REQUIRED TASK: Set down, please, exactly the lines below that run from the line with "const headstone = new THREE.Group();" to the line with "from mathutils import Matrix, Vector", both lines included.
------------------------
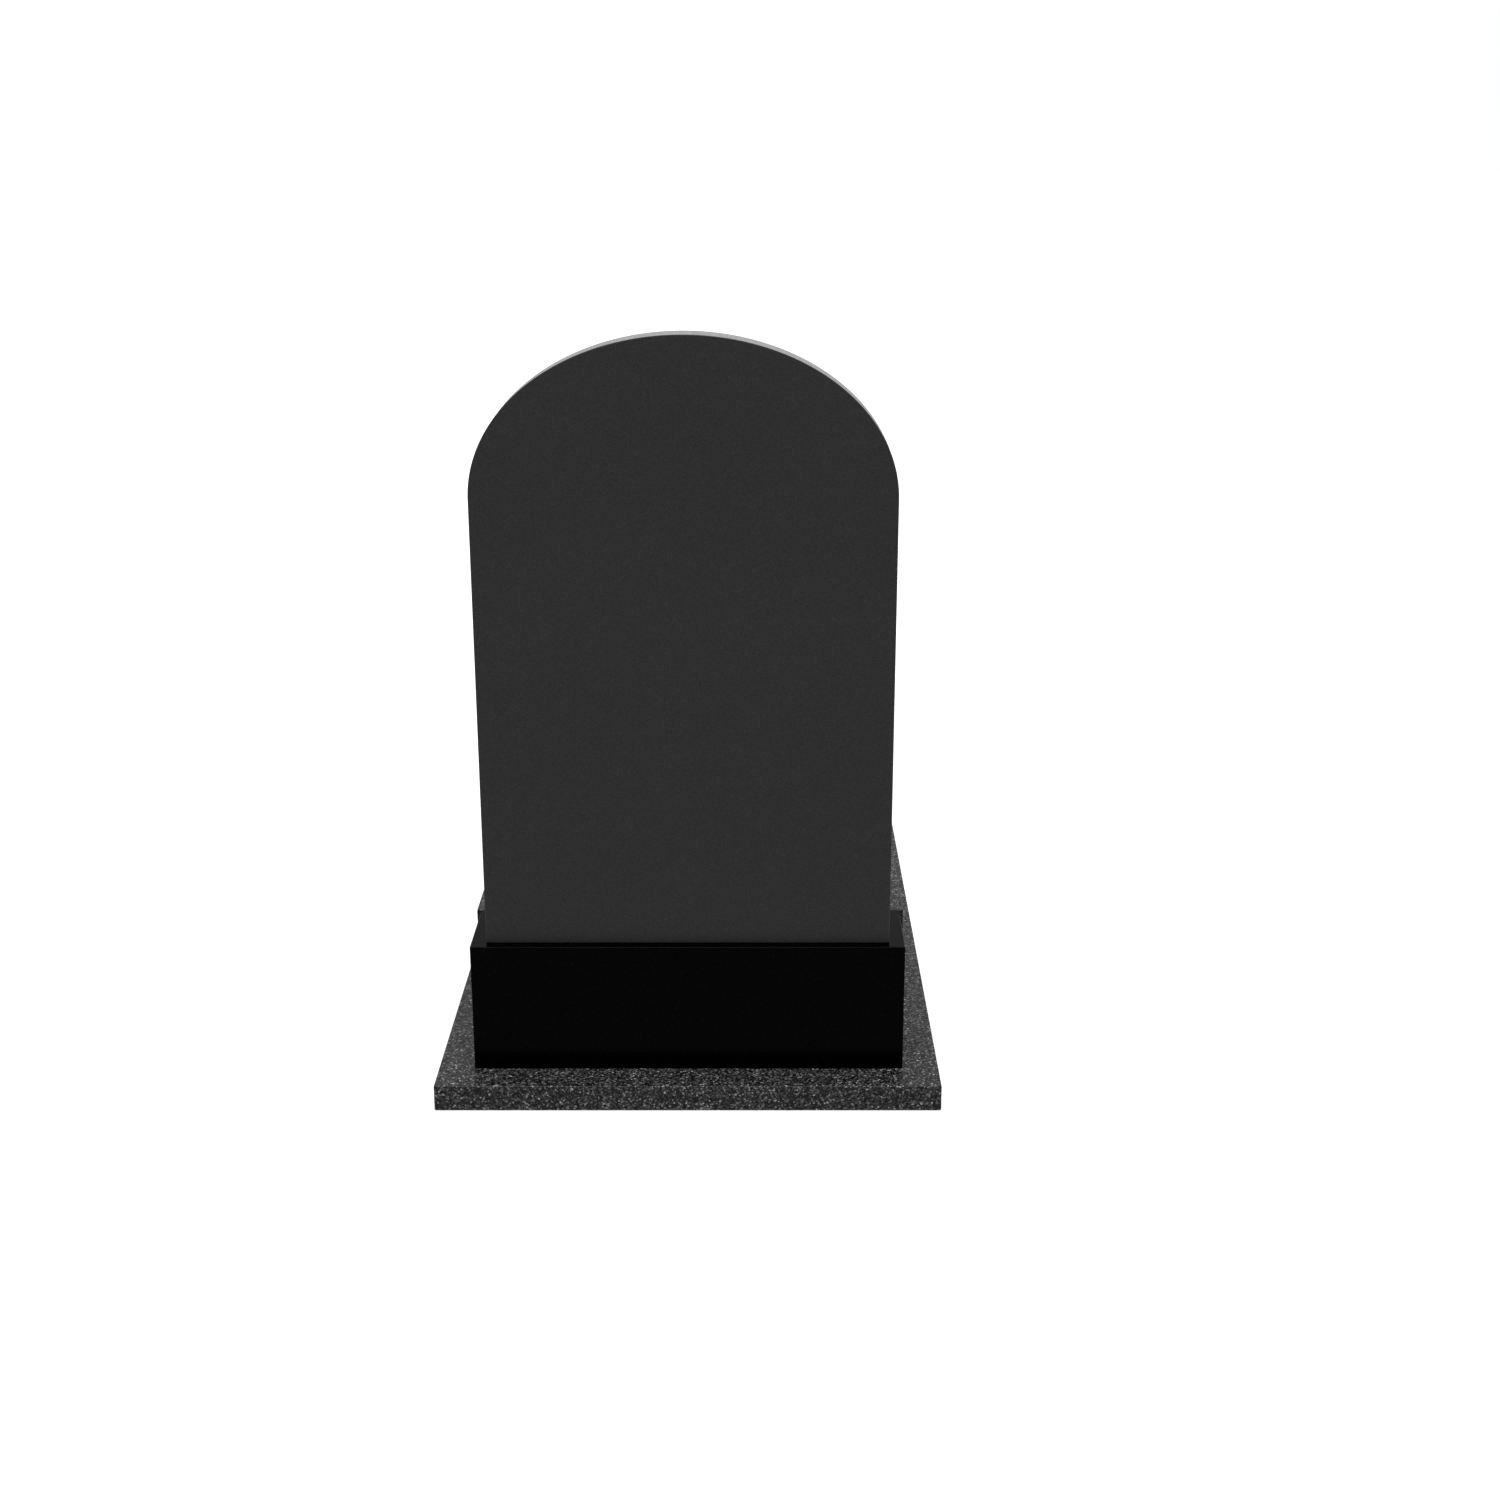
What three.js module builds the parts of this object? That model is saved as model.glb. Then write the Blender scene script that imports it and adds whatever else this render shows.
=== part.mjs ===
// Headstone: an arched tablet on a polished plinth, with a raised ledger in line with it, all on one slab.
// Millimetres, +Z up. +Y runs along the grave, from its head end to its foot end.
// The origin is the middle of the foundation slab's underside.
import * as THREE from 'three';

// Foundation slab
const SLAB_WIDTH = 760;
const SLAB_LENGTH = 1800;
const SLAB_THICKNESS = 40;
const SLAB_ARRIS = 2.5;

// Plinth, set in from the slab's head edge
const PLINTH_WIDTH = 650;
const PLINTH_DEPTH = 145;
const PLINTH_HEIGHT = 200;
const PLINTH_ARRIS = 2;
const HEAD_MARGIN = 58;

// Ledger, from the plinth to near the slab's foot edge, with its top level with the plinth's top
const LEDGER_WIDTH = 664;
const LEDGER_ARRIS = 2.5;
const FOOT_MARGIN = 48;

// Tablet, with straight sides up to the springing of a half-ellipse
const TABLET_WIDTH = 604;
const TABLET_HEIGHT = 900;
const TABLET_THICKNESS = 50;
const TABLET_SETBACK = 16;
const TABLET_ARRIS = 2;
const ARCH_RISE = 228;
const ARCH_STEPS = 72;

// Thin joints between the stones
const BED_JOINT = 0.3;
const PLINTH_JOINT = 0.5;

const speckledGranite = new THREE.MeshStandardMaterial({ color: 0x505152, roughness: 0.6, metalness: 0 });
const blackGranite = new THREE.MeshStandardMaterial({ color: 0x0b0b0c, roughness: 0.25, metalness: 0 });
const greyGranite = new THREE.MeshStandardMaterial({ color: 0x2f2f2f, roughness: 0.5, metalness: 0 });

// A solid between two parallel outlines, with its edges chamfered by arris inside the stated thickness.
// The outline lies in XY, and the solid runs from z = 0 to z = thickness.
function dressedSolid(outline, thickness, arris) {
  const solid = new THREE.ExtrudeGeometry(outline, {
    depth: thickness - 2 * arris,
    bevelThickness: arris,
    bevelSize: arris,
    bevelOffset: -arris,
    bevelSegments: 1,
  });
  return solid.translate(0, 0, arris);
}

// A rectangle centred on the origin, with its corners cut by the same arris as its edges.
function blockOutline(width, depth, arris) {
  const x = width / 2;
  const y = depth / 2;
  return new THREE.Shape([
    new THREE.Vector2(x - arris, -y),
    new THREE.Vector2(x, -y + arris),
    new THREE.Vector2(x, y - arris),
    new THREE.Vector2(x - arris, y),
    new THREE.Vector2(-x + arris, y),
    new THREE.Vector2(-x, y - arris),
    new THREE.Vector2(-x, -y + arris),
    new THREE.Vector2(-x + arris, -y),
  ]);
}

// Straight sides from y = 0 up to the springing, then a half-ellipse to the crown.
function archOutline(width, height, rise, steps) {
  const x = width / 2;
  const springing = height - rise;
  const points = [new THREE.Vector2(-x, 0), new THREE.Vector2(x, 0)];
  for (let i = 0; i <= steps; i += 1) {
    const turn = (Math.PI * i) / steps;
    points.push(new THREE.Vector2(x * Math.cos(turn), springing + rise * Math.sin(turn)));
  }
  return new THREE.Shape(points);
}

function stone(name, geometry, material, y, z) {
  const mesh = new THREE.Mesh(geometry, material);
  mesh.name = name;
  mesh.position.set(0, y, z);
  return mesh;
}

const headEdge = -SLAB_LENGTH / 2;
const bedLevel = SLAB_THICKNESS + BED_JOINT;
const plinthTop = bedLevel + PLINTH_HEIGHT;
const plinthNear = headEdge + HEAD_MARGIN;
const plinthFar = plinthNear + PLINTH_DEPTH;
const ledgerNear = plinthFar + PLINTH_JOINT;
const ledgerFar = SLAB_LENGTH / 2 - FOOT_MARGIN;
const tabletNear = plinthNear + TABLET_SETBACK;

function foundationSlab() {
  const outline = blockOutline(SLAB_WIDTH, SLAB_LENGTH, SLAB_ARRIS);
  return stone('foundation_slab', dressedSolid(outline, SLAB_THICKNESS, SLAB_ARRIS), speckledGranite, 0, 0);
}

function plinth() {
  const outline = blockOutline(PLINTH_WIDTH, PLINTH_DEPTH, PLINTH_ARRIS);
  const solid = dressedSolid(outline, PLINTH_HEIGHT, PLINTH_ARRIS);
  return stone('plinth', solid, blackGranite, (plinthNear + plinthFar) / 2, bedLevel);
}

function ledger() {
  const outline = blockOutline(LEDGER_WIDTH, ledgerFar - ledgerNear, LEDGER_ARRIS);
  const solid = dressedSolid(outline, plinthTop - bedLevel, LEDGER_ARRIS);
  return stone('ledger', solid, speckledGranite, (ledgerNear + ledgerFar) / 2, bedLevel);
}

function tablet() {
  const outline = archOutline(TABLET_WIDTH, TABLET_HEIGHT, ARCH_RISE, ARCH_STEPS);
  const solid = dressedSolid(outline, TABLET_THICKNESS, TABLET_ARRIS).rotateX(Math.PI / 2);
  return stone('tablet', solid, greyGranite, tabletNear + TABLET_THICKNESS, plinthTop + BED_JOINT);
}

const headstone = new THREE.Group();
headstone.add(foundationSlab(), plinth(), ledger(), tablet());

export default headstone;
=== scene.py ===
# %% [markdown]
# # A headstone in four stones
# A headstone is rarely one stone. This one is an upright tablet, bedded on a plinth. Behind the plinth a
# raised ledger covers the grave, and a thin foundation slab carries them all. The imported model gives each
# stone's size and place. Here each one is modelled again, with the rounded arrises and the surface that a
# mason would give it. Lengths are in metres, +Z is up, and +Y runs from the head of the grave to its foot.

import math

import bpy
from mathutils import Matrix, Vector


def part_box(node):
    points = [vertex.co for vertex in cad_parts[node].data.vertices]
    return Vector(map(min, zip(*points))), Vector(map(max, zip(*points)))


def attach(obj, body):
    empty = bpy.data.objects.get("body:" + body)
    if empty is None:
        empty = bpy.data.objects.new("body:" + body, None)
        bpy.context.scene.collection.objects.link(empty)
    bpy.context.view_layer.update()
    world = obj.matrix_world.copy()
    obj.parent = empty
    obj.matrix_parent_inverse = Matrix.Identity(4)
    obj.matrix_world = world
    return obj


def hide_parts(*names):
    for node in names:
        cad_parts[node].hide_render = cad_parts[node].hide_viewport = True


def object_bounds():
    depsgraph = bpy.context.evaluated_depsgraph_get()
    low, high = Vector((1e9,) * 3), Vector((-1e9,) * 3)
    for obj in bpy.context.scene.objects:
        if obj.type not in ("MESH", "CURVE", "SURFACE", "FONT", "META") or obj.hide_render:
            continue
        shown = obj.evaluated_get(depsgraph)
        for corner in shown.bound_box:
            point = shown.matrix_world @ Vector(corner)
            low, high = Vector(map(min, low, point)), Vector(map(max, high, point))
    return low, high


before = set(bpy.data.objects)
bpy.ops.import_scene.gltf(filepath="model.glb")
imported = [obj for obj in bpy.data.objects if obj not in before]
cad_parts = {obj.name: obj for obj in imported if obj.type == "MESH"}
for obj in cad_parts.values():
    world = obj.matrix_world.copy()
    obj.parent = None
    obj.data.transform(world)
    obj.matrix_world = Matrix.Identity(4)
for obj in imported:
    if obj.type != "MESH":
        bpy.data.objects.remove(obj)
cad_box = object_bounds()
print("stones in the frame:", sorted(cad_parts))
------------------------
ANSWER TO THE EXERCISE:
const headstone = new THREE.Group();
headstone.add(foundationSlab(), plinth(), ledger(), tablet());

export default headstone;
=== scene.py ===
# %% [markdown]
# # A headstone in four stones
# A headstone is rarely one stone. This one is an upright tablet, bedded on a plinth. Behind the plinth a
# raised ledger covers the grave, and a thin foundation slab carries them all. The imported model gives each
# stone's size and place. Here each one is modelled again, with the rounded arrises and the surface that a
# mason would give it. Lengths are in metres, +Z is up, and +Y runs from the head of the grave to its foot.

import math

import bpy
from mathutils import Matrix, Vector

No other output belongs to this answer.